3. Build Health (TypeScript errors + lint warnings)

#!/bin/bash
# Score starts at 100 and loses points per issue.
# -3 per TS error, -1 per lint warning.
TS_ERRORS=$(npx tsc --noEmit 2>&1 | grep -c " error TS" || true)
LINT_WARNS=$(npx eslint src/ --format compact 2>&1 | grep -c "Warning" || true)
PENALTY=$(( TS_ERRORS * 3 + LINT_WARNS ))
SCORE=$(( 100 - PENALTY ))
[ "$SCORE" -lt 0 ] && SCORE=0
echo "{\"score\": $SCORE, \"max\": 100, \"ts_errors\": $TS_ERRORS, \"lint_warnings\": $LINT_WARNS}"

Output: {"score": 82, "max": 100, "ts_errors": 2, "lint_warnings": 12}

4. API Reliability (response time + error rate from logs)

#!/bin/bash
# Parse last 1000 requests from access log.
# Score = weighted blend: 60% success rate + 40% latency score.
LOG="${1:-/var/log/api/access.log}"
TAIL=$(tail -1000 "$LOG")
TOTAL=$(echo "$TAIL" | wc -l | tr -d ' ')
ERRORS=$(echo "$TAIL" | awk '\$9 >= 500' | wc -l | tr -d ' ')
SUCCESS_PCT=$(( (TOTAL - ERRORS) * 100 / TOTAL ))
AVG_MS=$(echo "$TAIL" | awk '{sum += $NF} END {printf "%d", sum/NR}')
# Latency score: 100 if <200ms, 0 if >2000ms, linear between
LAT_SCORE=$(( AVG_MS < 200 ? 100 : AVG_MS > 2000 ? 0 : (2000 - AVG_MS) / 18 ))
SCORE=$(( SUCCESS_PCT * 60 / 100 + LAT_SCORE * 40 / 100 ))
echo "{\"score\": $SCORE, \"max\": 100, \"success_pct\": $SUCCESS_PCT, \"avg_ms\": $AVG_MS}"
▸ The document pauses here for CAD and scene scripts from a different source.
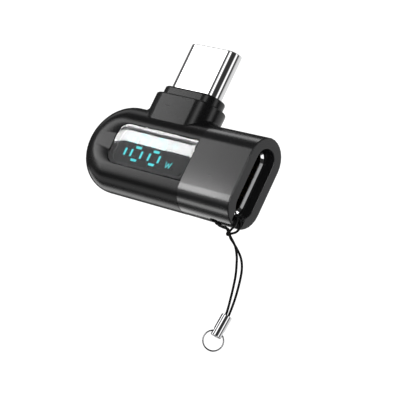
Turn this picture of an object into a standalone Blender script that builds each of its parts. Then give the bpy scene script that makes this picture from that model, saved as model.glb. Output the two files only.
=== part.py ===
"""USB power meter: a right-angle USB-C plug-through meter with a segment display.

Frame: +Z is the way the plug goes in, +X runs along the body to the socket end, and -Y is the
display side.  The origin is where the plug shell leaves its collar, on the plug's axis.
Sizes below are in millimetres and are multiplied by MM where a mesh or a curve is made.
"""

import math

import bmesh
import bpy
from mathutils import Matrix, Vector

MM = 0.001
CLEAR = 0.05  # gap left between pieces that touch
PLAY = 0.10  # gap round the larger mouldings
WELD = 1e-7

# Body: a bar with full-round long edges, a half-disc left end and a flat right end.
BODY_LEFT = -13.0
BODY_RIGHT = 15.6
BODY_DEPTH = 6.0
BODY_HEIGHT = 12.0
BODY_TOP = -3.53
BODY_Z = BODY_TOP - BODY_HEIGHT / 2
WALL = 0.9
SEAM_X = 6.80
FRONT = -BODY_DEPTH / 2

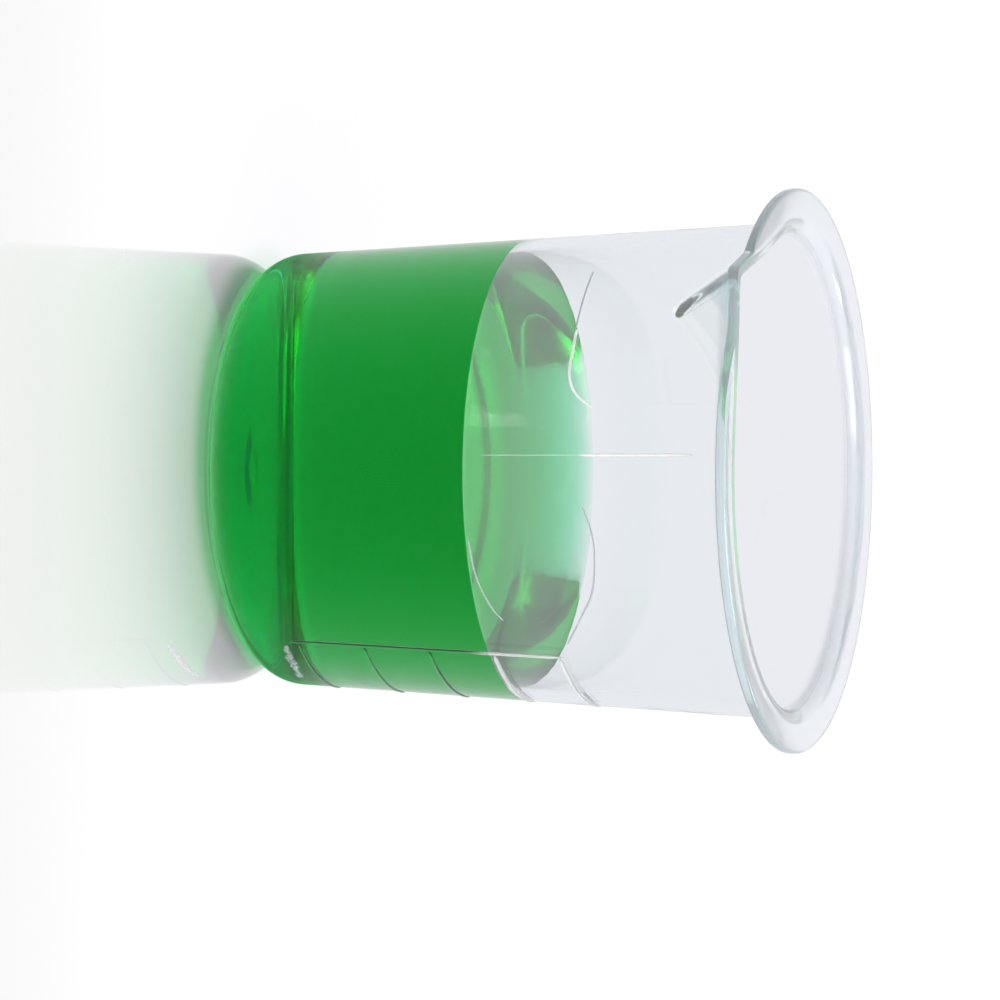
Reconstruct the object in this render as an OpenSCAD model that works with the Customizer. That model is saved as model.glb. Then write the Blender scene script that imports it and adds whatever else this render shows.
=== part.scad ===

Output: {"score": 91, "max": 100, "success_pct": 99, "avg_ms": 340}

5. Code Quality (TODOs + dead code + complexity)

#!/bin/bash
# Composite score penalizing tech debt signals.
# -2 per TODO/FIXME, -5 per function with cyclomatic complexity >10.
TODOS=$(grep -r "TODO\|FIXME\|HACK\|XXX" src/ --include="*.ts" | wc -l | tr -d ' ')
# Requires `cr` (complexity-report) or similar; adapt to your tool
COMPLEX=$(npx cr src/**/*.ts 2>/dev/null \
  | grep "cyclomatic" | awk '$NF > 10' | wc -l | tr -d ' ')
PENALTY=$(( TODOS * 2 + COMPLEX * 5 ))
SCORE=$(( 100 - PENALTY ))
[ "$SCORE" -lt 0 ] && SCORE=0
echo "{\"score\": $SCORE, \"max\": 100, \"todos\": $TODOS, \"complex_fns\": $COMPLEX}"

Output: {"score": 74, "max": 100, "todos": 8, "complex_fns": 1}

Conventions

All scoring scripts in this repo follow three rules:

Output is JSON with at least score and max keys.
Score is an integer between 0 and max. No floats.
Exit 0 even on bad scores. A non-zero exit means the script itself broke, not that the codebase is unhealthy. The agent needs to distinguish "score is low" from "scoring is broken."